A better action is to study the situation until “you are sure of what you are doing” before starting to do the work.
An electrician I had out just a few weeks ago claimed that you must ground the breaker box to the cold water pipe inlet as a secondary ground under code. Was he incorrect?
He was incorrect. You are required to ground the pipe to the panel. But it’s not like wires only let power go one way, so if the houses actual ground failed the piping would function as a secondary ground. That isn’t the intent of the code however. The code wants you to ground any metal components of the structure in case a wire comes lose or what not and touches the metal it will ground out and throw the breaker.
If a live wire hit metal that was ungrounded nothing would happen until some poor sap came along and completes the circuit to ground electrifying themselves in the process.

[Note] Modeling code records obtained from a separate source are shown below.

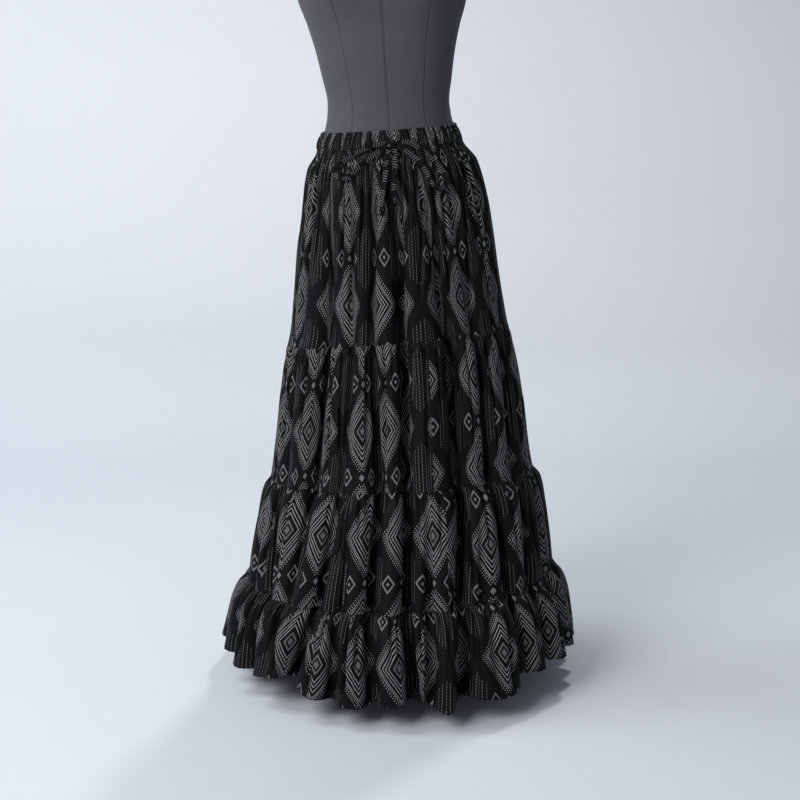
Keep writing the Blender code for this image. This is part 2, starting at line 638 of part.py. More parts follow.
def main():
    for old in list(bpy.data.objects):
        bpy.data.objects.remove(old, do_unlink=True)
    collection = bpy.data.collections.new("Tiered_skirt_on_form")
    bpy.context.scene.collection.children.link(collection)
    cloth = material("Printed cloth", (0.018, 0.018, 0.021), 0.62)
    cover = material("Form cover", (0.085, 0.085, 0.095), 0.85)
    metal = material("Stand metal", (0.05, 0.05, 0.052), 0.4)
    dark = material("Neck cap", (0.03, 0.03, 0.03), 0.5)
    build_form(collection, cover, metal, dark)
    build_waistband(collection, cloth)
    build_tiers(collection, cloth)
    build_drawstring(collection, cloth)


main()
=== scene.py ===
"""The looks of a tiered gathered skirt with an elastic drawstring waist, worn on a limbless dress form.

Metres, +Z up, and the front faces -Y. Angles round the figure are in degrees from the middle of the front,
positive towards +X.
"""

import math
from collections import namedtuple

import bpy
import numpy as np
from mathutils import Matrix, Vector


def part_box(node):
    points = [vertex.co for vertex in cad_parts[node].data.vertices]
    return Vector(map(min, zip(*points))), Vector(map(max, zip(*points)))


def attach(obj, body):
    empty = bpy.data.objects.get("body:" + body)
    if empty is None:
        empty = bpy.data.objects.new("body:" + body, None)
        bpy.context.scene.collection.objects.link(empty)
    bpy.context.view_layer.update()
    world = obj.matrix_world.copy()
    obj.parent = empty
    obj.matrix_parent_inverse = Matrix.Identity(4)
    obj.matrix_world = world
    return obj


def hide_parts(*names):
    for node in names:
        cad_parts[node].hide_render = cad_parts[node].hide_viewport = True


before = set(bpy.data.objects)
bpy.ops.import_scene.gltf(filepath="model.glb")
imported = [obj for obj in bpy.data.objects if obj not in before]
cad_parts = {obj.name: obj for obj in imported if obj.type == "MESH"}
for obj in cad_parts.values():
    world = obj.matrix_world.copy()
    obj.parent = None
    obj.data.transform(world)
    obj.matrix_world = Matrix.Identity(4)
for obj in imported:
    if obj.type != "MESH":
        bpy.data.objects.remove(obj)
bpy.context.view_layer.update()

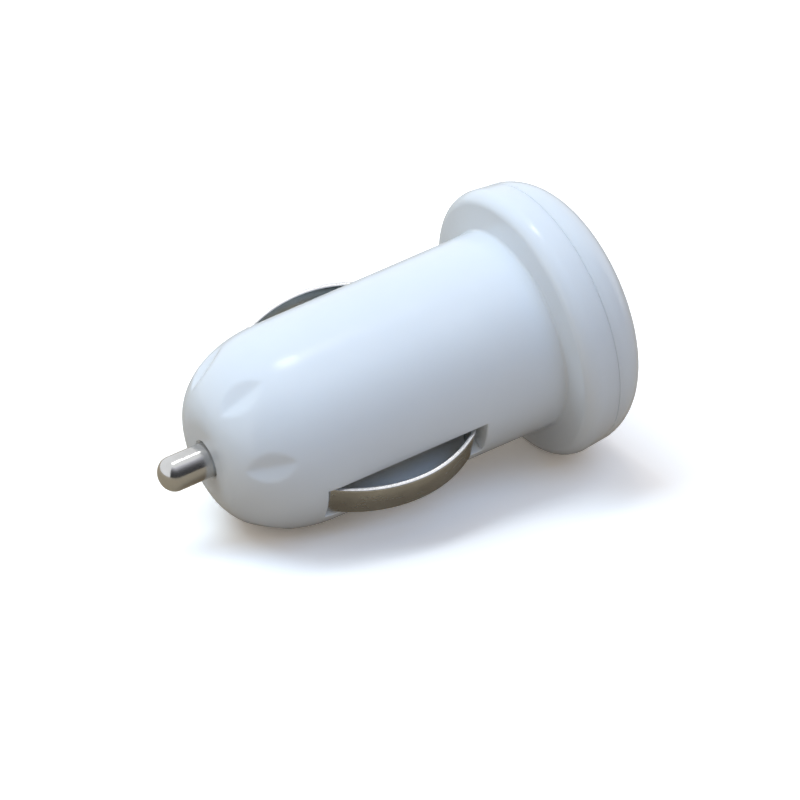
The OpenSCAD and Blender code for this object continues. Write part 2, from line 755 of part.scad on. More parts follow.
module input_capacitor() {
    color("darkslategray")
        translate([0, -cap_in_y, cap_in_z0])
            capacitor_can(cap_in_d, cap_in_len);
}

module output_capacitor() {
    color("darkslategray") on_top(0, cap_out_z) capacitor_can(cap_out_d, cap_out_h);
}

// Leads of both capacitors, cut off just past the far side of the board
module capacitor_leads() {
    color("silver") {
        for (x = [-1, 1])
            on_top(x * lead_spread(cap_out_d), cap_out_z)
                translate([0, 0, -board_t - lead_stub])
                    cylinder(h = board_t + lead_stub + can_foot, r = lead_r, $fn = 32);
        for (x = [-lead_spread(cap_in_d), lead_spread(cap_in_d)]) {
            translate([x, -cap_in_y, cap_in_lead_z])
                cylinder(h = cap_in_z0 + can_foot - cap_in_lead_z, r = lead_r, $fn = 32);
            translate([x, board_y + lead_stub, cap_in_lead_z])
                rotate([90, 0, 0])
                    cylinder(h = board_y + lead_stub + cap_in_y + lead_r, r = lead_r, $fn = 32);
        }
    }
}

// Side of a moulded body of width w, which leans in from its parting line at half its height
module moulded_side(w, length) {
    draft = 0.12;
    translate([0, length / 2, 0])
        rotate([90, 0, 0])
            linear_extrude(length)
                polygon([[draft - w / 2, 0], [w / 2 - draft, 0], [w / 2, chip_h / 2],
                    [w / 2 - draft, chip_h], [draft - w / 2, chip_h], [-w / 2, chip_h / 2]]);
}

module converter_chip() {
    color("black") under_board(0, chip_z)
        translate([0, 0, chip_lift]) intersection() {
            moulded_side(chip_w, chip_l);
            rotate([0, 0, 90]) moulded_side(chip_l, chip_w);
        }
}

// Eight gull-wing leads, four along each long side of the chip
module chip_leads() {
    t = 0.2;
    w = 0.42;
    mid = chip_lift + chip_h / 2;
    side = chip_l / 2 + 0.01;
    tip = chip_l / 2 + chip_lead_len;
    color("silver") for (row = [0, 180], i = [-1.5:1.5])
        under_board(0, chip_z)
            rotate([0, 0, row])
                translate([i * chip_pitch - w / 2, 0, 0])
                    rotate([90, 0, 90])
                        linear_extrude(w)
                            polygon([[side, mid - t / 2], [side + 0.25, mid - t / 2], [side + 0.45, 0],
                                [tip, 0], [tip, t], [side + 0.6, t],
                                [side + 0.4, mid + t / 2], [side, mid + t / 2]]);
}

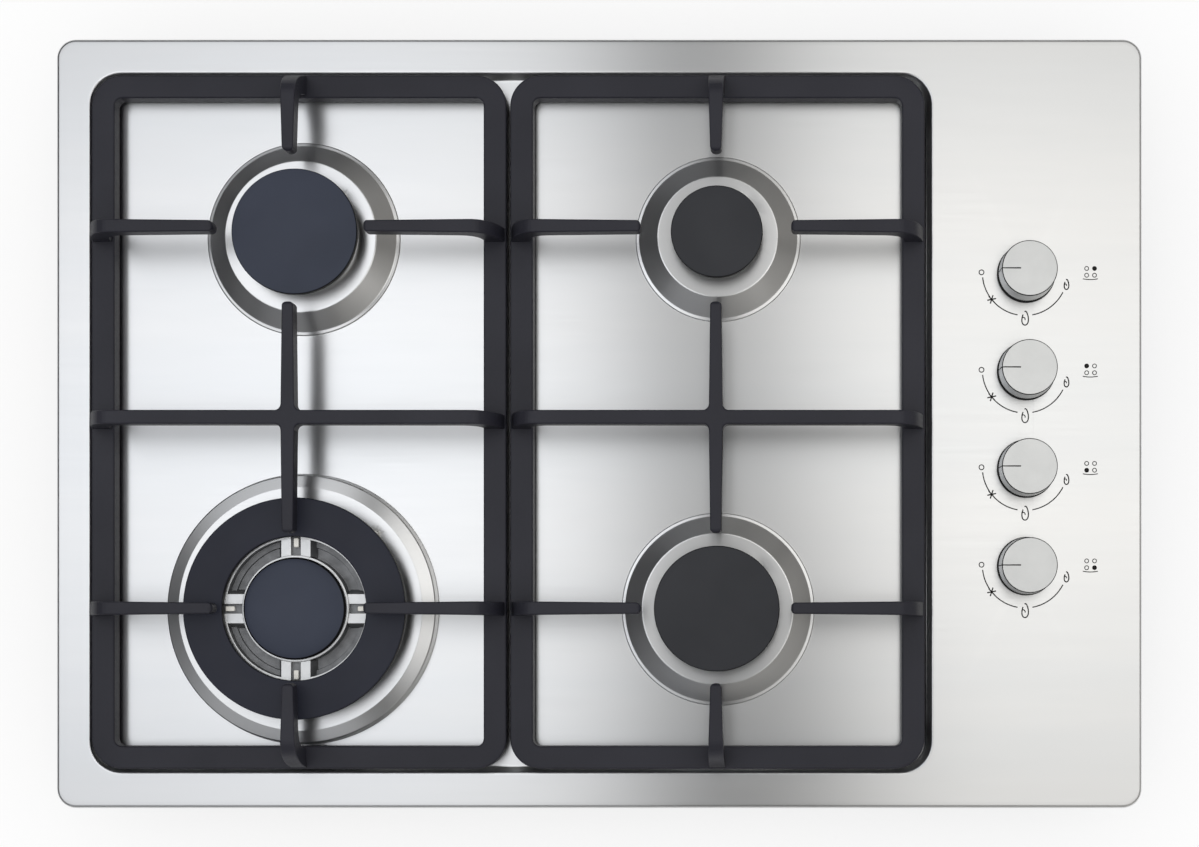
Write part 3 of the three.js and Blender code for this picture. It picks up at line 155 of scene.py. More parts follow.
def circle(radius, count, middle=(0.0, 0.0)):
    """Points at equal steps of angle, anticlockwise, at the radius from the middle."""
    a = np.arange(count) * 2 * np.pi / count
    return np.stack([middle[0] + radius * np.cos(a), middle[1] + radius * np.sin(a)], -1)


def rounded_rectangle(length, depth, radius, steps=10, middle=(0.0, 0.0)):
    """Four quarter arcs of the radius about the corners of a smaller rectangle, anticlockwise."""
    a = np.linspace(0, np.pi / 2, steps + 1)[None, :] + np.array([0, 1, 2, 3])[:, None] * np.pi / 2
    sx, sy = np.array([1, -1, -1, 1])[:, None], np.array([1, 1, -1, -1])[:, None]
    x = middle[0] + sx * (length / 2 - radius) + radius * np.cos(a)
    y = middle[1] + sy * (depth / 2 - radius) + radius * np.sin(a)
    return np.stack([x, y], -1).reshape(-1, 2)


def softened(corners, radii, steps=5):
    """A polyline with round corners: an arc that touches both sides takes each inner corner's place."""
    p = np.asarray(corners, float)
    line = [p[:1]]
    for before, at, after, radius in zip(p, p[1:], p[2:], radii):
        u, v = before - at, after - at
        u, v = u / np.linalg.norm(u), v / np.linalg.norm(v)
        half = np.arccos(np.clip(u @ v, -1, 1)) / 2
        centre = at + (u + v) / np.linalg.norm(u + v) * radius / np.sin(half)
        e0, e1 = at + u * radius / np.tan(half) - centre, at + v * radius / np.tan(half) - centre
        sweep = np.pi - 2 * half
        k = np.linspace(0, 1, steps + 1)[:, None]
        line.append(centre + (np.sin((1 - k) * sweep) * e0 + np.sin(k * sweep) * e1) / np.sin(sweep))
    line.append(p[-1:])
    return np.vstack(line)


def bezier(a, b, c, d, count):
    """A cubic through a and d, pulled towards b and c."""
    t = np.linspace(0, 1, count)[:, None]
    a, b, c, d = (np.asarray(q, float) for q in (a, b, c, d))
    return (1 - t) ** 3 * a + 3 * (1 - t) ** 2 * t * b + 3 * (1 - t) * t**2 * c + t**3 * d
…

The largest topic of the electrical code book is ‘grounding and bonding’ it is simple in theory but put to print it gets very complex even very experienced pros get the terms mixed up, then there is the ever popular mistranslation of customers or electricians attempts to translate the language into something they can follow.
I used to do it all the time, along with hot wiring ceiling fans and light fixtures. I probably have swapped out more than 500 outlets hot but in 2008 my good friend Jim Hilton was working on our friends condo and was electrocuted swapping an outlet in the kitchen.
Since that day, I haven’t touched any electrical work other than the stuff on my motorcycles.